Registering a company as a “benefit corporation” gives a for-profit company official recognition “as a business that has a purpose,” says Gary Skulnik, CEO of Neighborhood Sun, a Bethesda startup that fosters “community solar” projects.
Perry Hooks, president of Hooks Book Events, another benefit corporation in Bethesda, said, “Business can be for good. Business should be part of the solution.”
Rep. Jamie Raskin (D-8), back in 2010 when he was a state senator, led the effort to add benefit corporations to Maryland statutes, said Skulnik. He added that Maryland was among the first states to have such a law, and the first to allow limited liability companies to designate themselves as benefit LLCs.

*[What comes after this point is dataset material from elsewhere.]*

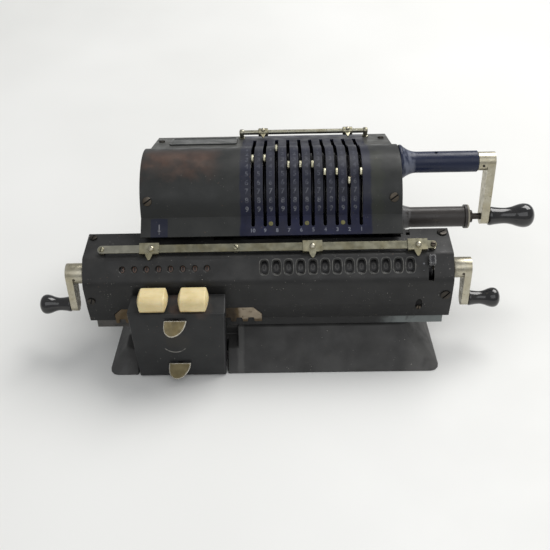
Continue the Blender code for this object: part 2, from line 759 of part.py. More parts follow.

The state process for registering as a benefit corporation is quite simple, said Corbett Webb, press officer for the state Department of Assessments and Taxation. A newly-filed corporation or LLC can include a statement in its charter choosing to be a benefit corporation, and existing entities may amend their charters to add such statements, he noted.
SDAT does not regulate benefit corporations or LLCs any differently than other entities, Webb said. There is no annual check on whether a benefit entity performs the benefit stated in its charter, he noted.
If the board members of a benefit corporation or LLC decide to withdraw their “election” as a benefit entity, they can file an amendment with SDAT, Webb added.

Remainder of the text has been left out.